As part of his duties as rectory cat, Ben terminated the vestry meeting precisely at nine o'clock last evening in the same way he had ended the one the month before, by leaping onto a chair and quacking an adjournment. Ben doesn't hold with long meetings; he thinks that that no meeting should last longer than two hours.

It was a good meeting. Even I thought so, and I think that the only good meeting is a dead one. I cleared away the water glasses and climbed the stairs. It had been a long day, long and dark and rainy. And cold, for here: cold in the courtyard, cold in the little chapel, cold and rainy walking along Borgo Ognissanti. A nice warm bed was a pleasing prospect.
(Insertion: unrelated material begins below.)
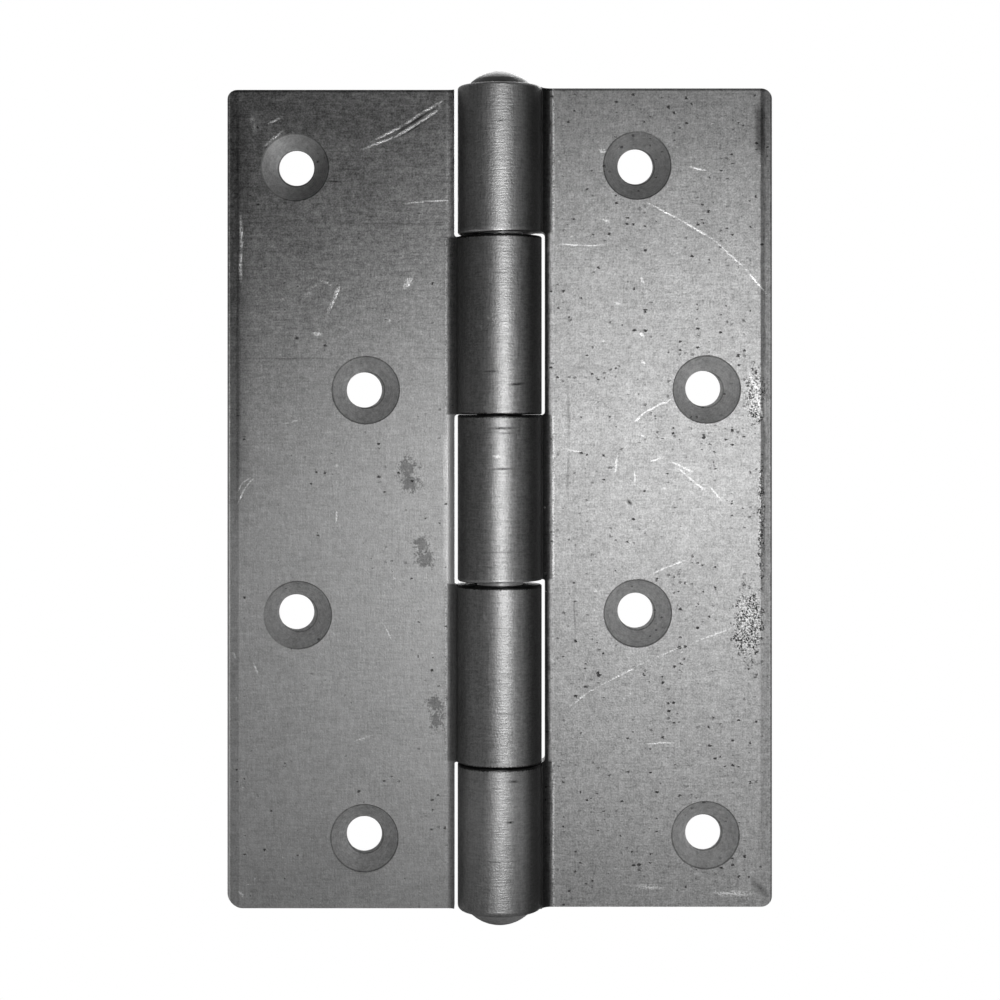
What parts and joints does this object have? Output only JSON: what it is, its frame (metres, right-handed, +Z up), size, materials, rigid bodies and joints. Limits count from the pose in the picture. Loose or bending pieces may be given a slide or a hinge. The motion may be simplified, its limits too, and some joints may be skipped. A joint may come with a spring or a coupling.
{
  "type": "butt hinge",
  "caption": "Steel butt hinge with rectangular leaves, rolled knuckles round a fixed pin with peened domed ends, and countersunk screw holes.",
  "frame": {"origin": "on the pin axis at mid-height of the barrel", "axes": "+Z up along the pin as fitted to a door; -Y towards the countersunk front face; +X towards the edge of the right leaf, -X towards the edge of the left leaf, hinge lying open and flat"},
  "size_m": [0.1016, 0.0156, 0.1582],
  "materials": {
    "leaf_right": "satin, lightly scratched bare steel",
    "leaf_left": "satin, lightly scratched bare steel",
    "pin": "satin steel, peened ends"
  },
  "bodies": {
    "fixed_leaf": {"leaf_right": "leaf_right", "pin": "pin"},
    "moving_leaf": {"leaf_left": "leaf_left"}
  },
  "joints": [
    {"name": "leaf_swing", "type": "hinge", "parent": "fixed_leaf", "child": "moving_leaf", "pos_m": [0, 0, 0], "axis": [0, 0, 1], "range_deg": [-115, 180]}
  ]
}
It had been cold in the morning, too, at the war cemetery in via Aretina. It is beautiful, and so carefully kept: the representative from the Comune thanked its custodians, bashful men in blue coveralls standing in the rain with their heads respectfully uncovered, for taking such tender care of those who sleep there. The crowd nodded appreciatively: the rabbi, the English vicar, the Monsignore, the old men in their threadbare Resistance neckerchiefs. There were not many of us: twenty, at most.

The dead outnumbered us. 1,632 are buried there, and another 4,402 in the American cemetery in via Cassia, with 1,409 names inscribed on Tablets of the Missing. Age 25, age 21, age 23, age 29. I laid my white rose on the grave of a soldier who was 18 when he died here.

Ah, me.

They missed so many things. Marriage. Children. The bitterwseet wonder of aging, its growing bemusement at the illusion we call time. A natural death. They didn't have the chance to know any of these things. By now, most of them already would have known the last.

If not for the war.

We get one life, here on the earth. One only. The ones who send the young into battle don't go themselves, as a rule. I hope they understand what they are taking away when they give such an order, but I wonder if they really do. I've often fantasized about the world turning to jousting or fencing as our means of settling international disputes, and letting the heads of state do the dirty work themselves, one on one.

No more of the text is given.